Henri Alleg, La Question (Minuit, 1958)
C’est l’un des livres qui ont éveillé le monde aux réalités de la torture en Algérie. Le journaliste franco-algérien Henri Alleg travaille au journal communiste l’Alger Républicain jusqu’à son interdiction en 1955, mais il continue à envoyer des articles à l’Humanité. Alleg est interpellé par l’armée française à Alger le 12 juin 1957, au domicile de son ami Maurice Audin, arrêté la veille. La Question est le récit de sa torture dans une villa du quartier d’El-Biar, en compagnie de Maurice Audin. Officiellement, ce dernier « s’est évadé » par la suite, lors d’un transfert. Alleg détaille les méthodes de torture qu’il a lui-même subi. Elles sont à la fois physiques (la gégène, par exemple), et psychologiques (menaces sur sa famille, propos et actions pour nier son humanité). Le livre est immédiatement censuré, mais continue à être imprimé en Suisse et des exemplaires clandestins arrivent en France. Les descriptions sont bouleversantes. Un livre indispensable.
Pierre Vidal-Naquet, La Torture dans la République : essai d’histoire et de politique contemporaine, 1954-1962 (Minuit, 1972)

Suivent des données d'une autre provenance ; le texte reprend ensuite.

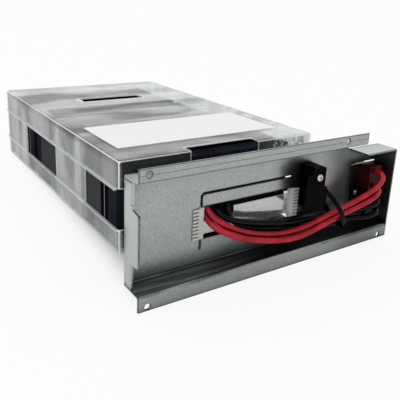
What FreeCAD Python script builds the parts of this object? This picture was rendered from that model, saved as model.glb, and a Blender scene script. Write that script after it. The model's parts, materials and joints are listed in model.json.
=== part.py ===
import FreeCAD
import Part
import Sketcher
import math
import os
import re

# Slide-in battery cartridge of an uninterruptible power supply.
#
# A folded galvanised front frame carries a pack of six sealed 12 V blocks, held between two thin
# thermoformed half shells. Four output leads leave the pack through a window in the frame, loop to
# the right under a moulded cable holder, and end in a red and a black power connector in a bay.
#
# Millimetres, +Z up, -Y to the front. The origin lies midway between the two lower screw holes, on
# the front face of the flange. Sizes are measured from the left end of the frame, from the front
# face of its flanges and from the top of its lower ledge, and every piece is shifted by the same
# amount to bring the origin to the screw holes.

doc = FreeCAD.newDocument("battery_cartridge")
sizes = doc.addObject("Spreadsheet::Sheet", "Sizes")

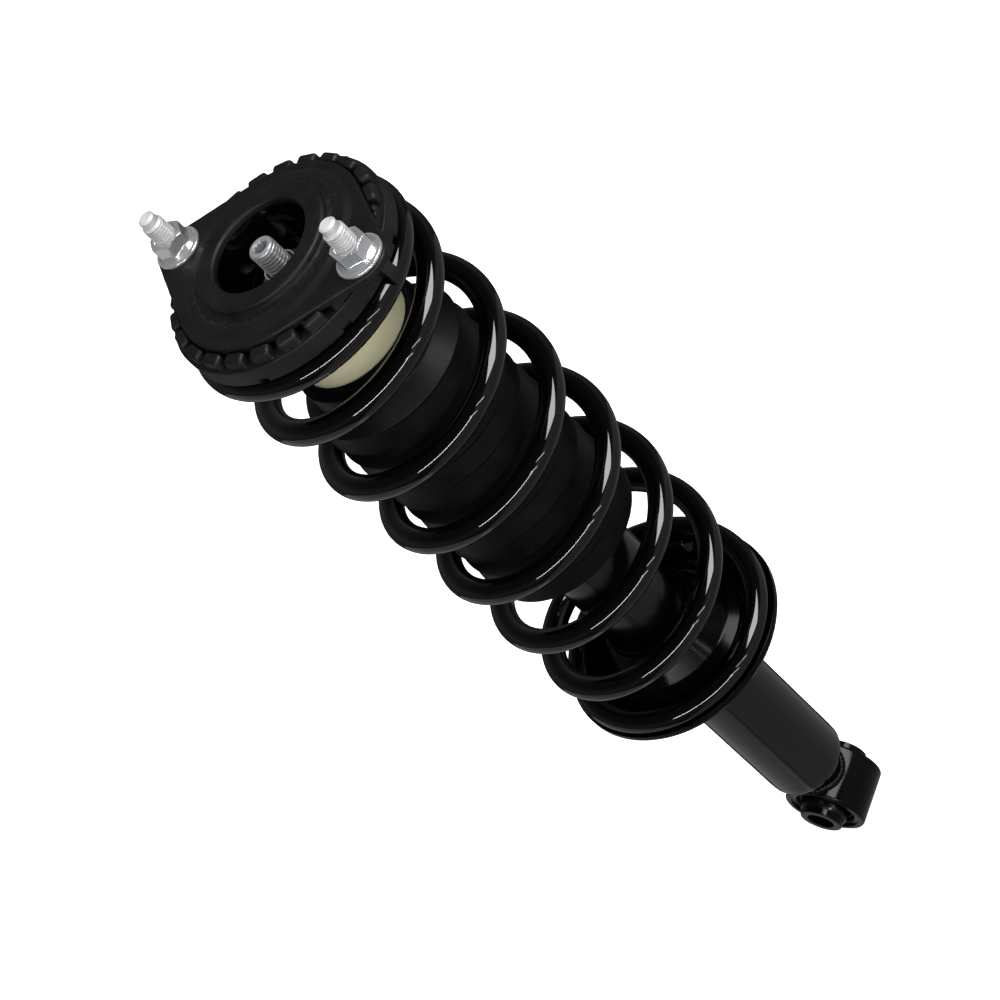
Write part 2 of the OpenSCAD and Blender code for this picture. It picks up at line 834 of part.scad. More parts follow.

Historien et militant contre la torture, Pierre Vidal-Naquet enquêtait déjà sur le sujet pendant les « événements » en Algérie. En 1958, peu après la sortie de La Question, il publie son premier livre, L’Affaire Audin, dans lequel il affirme que Maurice Audin ne s’est pas évadé, mais est mort aux mains des parachutistes. Il va plus loin avec son livre de 1972, démontrant que la gangrène qu’est la torture impliquait les plus hauts échelons de l’Etat français. Un livre essentiel pour comprendre les répercussions de l’utilisation des interrogations violentes sur la démocratie.
Raphaëlle Branche, La Torture et l’Armée pendant la guerre d’Algérie, 1954-1962 (Gallimard, 2001)
Si l’on veut s’interroger non seulement sur le « quoi » de la torture, mais aussi sur le « pourquoi », le livre de l’historienne Raphaëlle Branche s’impose. L’ouvrage est riche en témoignages écrits et interviews réalisées par l’auteur avec les tortionnaires mêmes. Branche met en lumière le symbolisme au cœur de cette forme de violence. Elle explique que, « plus que faire parler, elle voulait faire entendre », montrant que, contrairement à la croyance populaire, le premier but de la torture n’est pas d’obtenir des renseignements. Il est de semer la peur, de terroriser, et d’imposer la supériorité d’un groupe sur toute une population.
Marnia Lazreg, Torture and the Twilight of Empire : From Algiers to Baghdad (Princeton, 2008)
L’ouvrage de la sociologue d’origine algérienne Marnia Lazreg, « La torture et le déclin de l’empire colonial : D’Alger à Baghdad », n’a pour le moment pas été traduit en français. Mais c’est un livre important qui nous rappelle que la torture n’est pas simplement un phénomène historique, mais a une dimension contemporaine. En 2003, le Pentagone projette La Bataille d’Alger, un film de 1966, qui met en scène la torture utilisée par l’Armée française entre 1954 et 1957. Les Etats-Unis sont alors en pleine guerre d’Irak, et ses dirigeants militaires s’inspirent de l’expérience française en Algérie pour apprendre à combattre le terrorisme. Lazreg démontre les similarités entre les méthodes utilisées par les Français et l’administration de George W. Bush, ainsi que les modes de transmission. La notion de la domination coloniale est-elle applicable aux guerres du 21ème siècle ?
Benjamin Stora, La gangrène et l’oubli. La mémoire de la guerre d’Algérie (La Découverte, 1991)
Pourquoi l’Etat français a-t-il mis 60 ans pour reconnaître sa responsabilité dans la disparition de Maurice Audin ? Le livre de l’historien Benjamin Stora, né en Algérie, peut nous fournir des indices. Stora propose de revenir sur les raisons de « l’oubli » qui s’est installé sur les événements de la guerre, en France comme en Algérie. En 1987, Henry Rousso a publié Le Syndrome de Vichy, allant aux racines de l’oubli collectif sur les faits de collaboration pendant la Seconde Guerre mondiale. Avec La gangrène et l’oubli, Benjamin Stora fait de même pour cette autre guerre qui a provoqué une amnésie toujours pas totalement résolue.